The words in the build-up have been encouraging but it is one thing to say it, quite another to look across at Dusautoir, Servat, Nyanga and the other Toulouse superstars and not question your capacity to see it through.

If Connacht doubt themselves, they are sunk, but you would hope that, with the likes of John Muldoon, George Naoupu and Gavin Duffy in their ranks, fear will not be an option.

2 Scrap challenge

Connacht's greatest days at the Sportsground have come through a combination of their own tenacity and their opponents' discomfiture with the surroundings and ferocity of the challenge.

The nastier the weather, the better for the home team and a disjointed, niggly game -- while not the best spectacle for neutrals -- would be perfectly suited to Connacht's agenda of unsettling their vaunted opponents.

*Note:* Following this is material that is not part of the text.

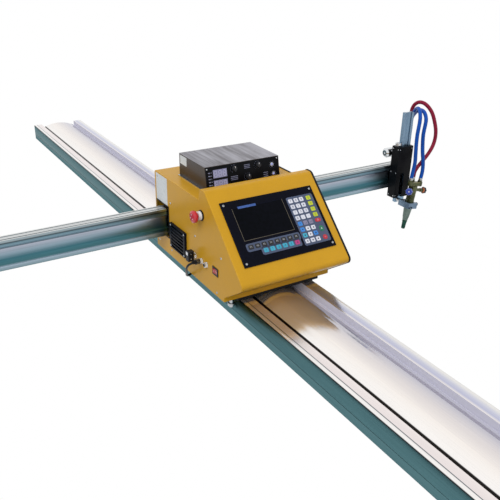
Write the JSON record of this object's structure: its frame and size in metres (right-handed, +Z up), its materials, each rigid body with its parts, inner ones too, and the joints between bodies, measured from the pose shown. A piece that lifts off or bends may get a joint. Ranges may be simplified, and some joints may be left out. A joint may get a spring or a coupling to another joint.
{
  "type": "portable plasma cutting machine",
  "caption": "Motorised carriage with a slanted control console on a wide aluminium rail; a crossbeam slides through it and carries a motor lift with a cutting torch.",
  "frame": {"origin": "middle of the rail's underside", "axes": "+Z up, +Y along the rail away from the console front, +X along the crossbeam towards the torch"},
  "size_m": [2.086, 3.4, 0.481],
  "materials": {
    "rail_alloy": "satin",
    "gear_steel": "satin",
    "bright_steel": "satin",
    "yellow_paint": "powder coat",
    "black_rubber": "matte",
    "grey_paint": "satin",
    "nylon": "matte",
    "motor_black": "satin",
    "electronics": "matte",
    "panel_black": "gloss",
    "screen": "gloss",
    "key_film": "satin",
    "red_plastic": "gloss",
    "chrome_trim": "polished",
    "cable_black": "matte",
    "beam_alloy": "satin",
    "clamp_alloy": "satin",
    "torch_brass": "satin",
    "blue_plastic": "gloss",
    "hose_rubber": "satin"
  },
  "bodies": {
    "rail": {"rail_extrusion": "rail_alloy", "rail_rack": "gear_steel", "rack_screws": "bright_steel"},
    "carriage": {"base_tray": "yellow_paint", "side_panel_left": "yellow_paint", "side_panel_right": "yellow_paint", "console_cover": "yellow_paint", "rear_cover": "yellow_paint", "edge_trims": "black_rubber", "housing_screws": "bright_steel", "rail_wiper": "black_rubber", "wheel_mounts": "bright_steel", "beam_brackets": "grey_paint", "beam_slide_pads": "nylon", "drive_motors": "motor_black", "power_electronics": "electronics", "controller_case": "electronics", "control_panel": "panel_black", "display_screen": "screen", "keypad": "key_film", "estop_base": "electronics", "fan_guard": "electronics", "fan_frame": "electronics", "switch_frame": "electronics", "side_sockets": "chrome_trim", "signal_cable": "cable_black", "thc_case": "motor_black", "thc_front": "electronics"},
    "front_wheels": {"front_wheelset": "bright_steel"},
    "rear_wheels": {"rear_wheelset": "bright_steel"},
    "guide_front_left": {"guide_roller_front_left": "bright_steel"},
    "guide_front_right": {"guide_roller_front_right": "bright_steel"},
    "guide_rear_left": {"guide_roller_rear_left": "bright_steel"},
    "guide_rear_right": {"guide_roller_rear_right": "bright_steel"},
    "rail_drive": {"rail_pinion": "gear_steel"},
    "beam_drive": {"beam_pinion": "gear_steel"},
    "beam_wheel_left": {"beam_roller_left": "bright_steel"},
    "beam_wheel_right": {"beam_roller_right": "bright_steel"},
    "stop_button": {"estop_cap": "red_plastic"},
    "fan": {"fan_rotor": "electronics"},
    "rocker": {"power_rocker": "red_plastic"},
    "height_knob_1": {"thc_knob_1": "electronics"},
    "height_knob_2": {"thc_knob_2": "electronics"},
    "height_knob_3": {"thc_knob_3": "electronics"},
    "beam": {"crossbeam": "beam_alloy", "beam_rack": "gear_steel", "beam_end_cap": "electronics", "lift_housing": "motor_black", "lift_motor": "chrome_trim"},
    "screw": {"lift_screw": "chrome_trim"},
    "lift": {"lift_bar": "beam_alloy", "torch_arm": "bright_steel", "gas_hoses": "hose_rubber", "hose_bracket": "grey_paint"},
    "torch": {"torch_clamp": "clamp_alloy", "torch_body": "torch_brass", "torch_nozzle": "torch_brass"},
    "clamp_screw": {"clamp_knob": "electronics"},
    "left_valve": {"valve_left": "blue_plastic"},
    "right_valve": {"valve_right": "electronics"}
  },
  "joints": [
    {"name": "rail_travel", "type": "slide", "parent": "rail", "child": "carriage", "axis": [0, 1, 0], "range_m": [-1.15, 1.65]},
    {"name": "front_axle_turn", "type": "hinge", "parent": "carriage", "child": "front_wheels", "pos_m": [0, -0.428, 0.0968], "axis": [1, 0, 0], "range_deg": [-3941, 2747]},
    {"name": "rear_axle_turn", "type": "hinge", "parent": "carriage", "child": "rear_wheels", "pos_m": [0, -0.178, 0.0968], "axis": [1, 0, 0], "range_deg": [-3941, 2747]},
    {"name": "guide_front_left_turn", "type": "hinge", "parent": "carriage", "child": "guide_front_left", "pos_m": [-0.1398, -0.465, 0.0505], "axis": [0, 0, 1], "range_deg": [-8596, 5992]},
    {"name": "guide_front_right_turn", "type": "hinge", "parent": "carriage", "child": "guide_front_right", "pos_m": [0.1398, -0.465, 0.0505], "axis": [0, 0, 1], "range_deg": [-5992, 8596]},
    {"name": "guide_rear_left_turn", "type": "hinge", "parent": "carriage", "child": "guide_rear_left", "pos_m": [-0.1398, -0.118, 0.0505], "axis": [0, 0, 1], "range_deg": [-8596, 5992]},
    {"name": "guide_rear_right_turn", "type": "hinge", "parent": "carriage", "child": "guide_rear_right", "pos_m": [0.1398, -0.118, 0.0505], "axis": [0, 0, 1], "range_deg": [-5992, 8596]},
    {"name": "rail_pinion_turn", "type": "hinge", "parent": "carriage", "child": "rail_drive", "pos_m": [0.1525, -0.278, 0.0255], "axis": [0, 0, 1], "range_deg": [-4120, 5910]},
    {"name": "beam_travel", "type": "slide", "parent": "carriage", "child": "beam", "axis": [1, 0, 0], "range_m": [-0.52, 0.9]},
    {"name": "beam_pinion_turn", "type": "hinge", "parent": "carriage", "child": "beam_drive", "pos_m": [0, -0.079, 0.1895], "axis": [0, 0, 1], "range_deg": [-1864, 3224]},
    {"name": "beam_wheel_left_turn", "type": "hinge", "parent": "carriage", "child": "beam_wheel_left", "pos_m": [-0.12, -0.121, 0.1377], "axis": [0, 1, 0], "range_deg": [-2130, 3685]},
    {"name": "beam_wheel_right_turn", "type": "hinge", "parent": "carriage", "child": "beam_wheel_right", "pos_m": [0.12, -0.121, 0.1377], "axis": [0, 1, 0], "range_deg": [-2130, 3685]},
    {"name": "stop_push", "type": "slide", "parent": "carriage", "child": "stop_button", "axis": [1, 0, 0], "range_m": [0, 0.005], "stiffness_N_per_m": 300},
    {"name": "fan_spin", "type": "hinge", "parent": "carriage", "child": "fan", "pos_m": [-0.17, -0.217, 0.167], "axis": [1, 0, 0], "continuous": true},
    {"name": "rocker_tilt", "type": "hinge", "parent": "carriage", "child": "rocker", "pos_m": [-0.181, -0.45, 0.161], "axis": [0, 0, 1], "range_deg": [-16, 0]},
    {"name": "height_knob_1_turn", "type": "hinge", "parent": "carriage", "child": "height_knob_1", "pos_m": [-0.038, -0.29648, 0.39778], "axis": [0, -0.9778, 0.2095], "range_deg": [-140, 140]},
    {"name": "height_knob_2_turn", "type": "hinge", "parent": "carriage", "child": "height_knob_2", "pos_m": [0.008, -0.30297, 0.36747], "axis": [0, -0.9778, 0.2095], "range_deg": [-140, 140]},
    {"name": "height_knob_3_turn", "type": "hinge", "parent": "carriage", "child": "height_knob_3", "pos_m": [0.045, -0.29668, 0.3968], "axis": [0, -0.9778, 0.2095], "range_deg": [-140, 140]},
    {"name": "lift_travel", "type": "slide", "parent": "beam", "child": "lift", "axis": [0, 0, 1], "range_m": [-0.008, 0.09]},
    {"name": "lift_screw_turn", "type": "hinge", "parent": "beam", "child": "screw", "pos_m": [0.7565, -0.158, 0.3], "axis": [0, 0, 1], "range_deg": [-6482, 578]},
    {"name": "torch_tilt", "type": "hinge", "parent": "lift", "child": "torch", "pos_m": [0.777, -0.2, 0.107], "axis": [0, 1, 0], "range_deg": [-24, 6], "deforming": ["gas_hoses"]},
    {"name": "clamp_knob_turn", "type": "hinge", "parent": "torch", "child": "clamp_screw", "pos_m": [0.79675, -0.23, 0.10387], "axis": [0.9877, 0, -0.1564], "range_deg": [-360, 360]},
    {"name": "left_valve_turn", "type": "hinge", "parent": "torch", "child": "left_valve", "pos_m": [0.78639, -0.23, 0.16626], "axis": [-0.8466, -0.515, 0.1341], "range_deg": [0, 720]},
    {"name": "right_valve_turn", "type": "hinge", "parent": "torch", "child": "right_valve", "pos_m": [0.78639, -0.23, 0.16626], "axis": [0.9744, 0, -0.225], "range_deg": [0, 720]}
  ],
  "couplings": [
    {"joint": "front_axle_turn", "follows": "rail_travel", "rad_per_m": -41.667},
    {"joint": "rear_axle_turn", "follows": "rail_travel", "rad_per_m": -41.667},
    {"joint": "guide_front_left_turn", "follows": "rail_travel", "rad_per_m": -90.909},
    {"joint": "guide_front_right_turn", "follows": "rail_travel", "rad_per_m": 90.909},
    {"joint": "guide_rear_left_turn", "follows": "rail_travel", "rad_per_m": -90.909},
    {"joint": "guide_rear_right_turn", "follows": "rail_travel", "rad_per_m": 90.909},
    {"joint": "rail_pinion_turn", "follows": "rail_travel", "rad_per_m": 62.5},
    {"joint": "beam_pinion_turn", "follows": "beam_travel", "rad_per_m": 62.5},
    {"joint": "beam_wheel_left_turn", "follows": "beam_travel", "rad_per_m": 71.429},
    {"joint": "beam_wheel_right_turn", "follows": "beam_travel", "rad_per_m": 71.429},
    {"joint": "lift_screw_turn", "follows": "lift_travel", "rad_per_m": -1256.6}
  ]
}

They need to scrap for everything in the ground and in the air, thunder into their tackles and generally make the Toulousians wish they were sipping coffee in the Place du Capitole.

3 Shock factor

The most encouraging part about Connacht's display in London last weekend was their willingness to have a go. It clearly caught Harlequins off guard and, while it is not a policy to be followed recklessly against Toulouse tomorrow, flinging the ball out to the likes of Eoin Griffin and telling him to have a cut could pay dividends.

For all their talk about respecting the opposition, Toulouse are unlikely to have spent too much time analysing their opponents and a run-and-be- damned approach at the right time could catch the French off guard.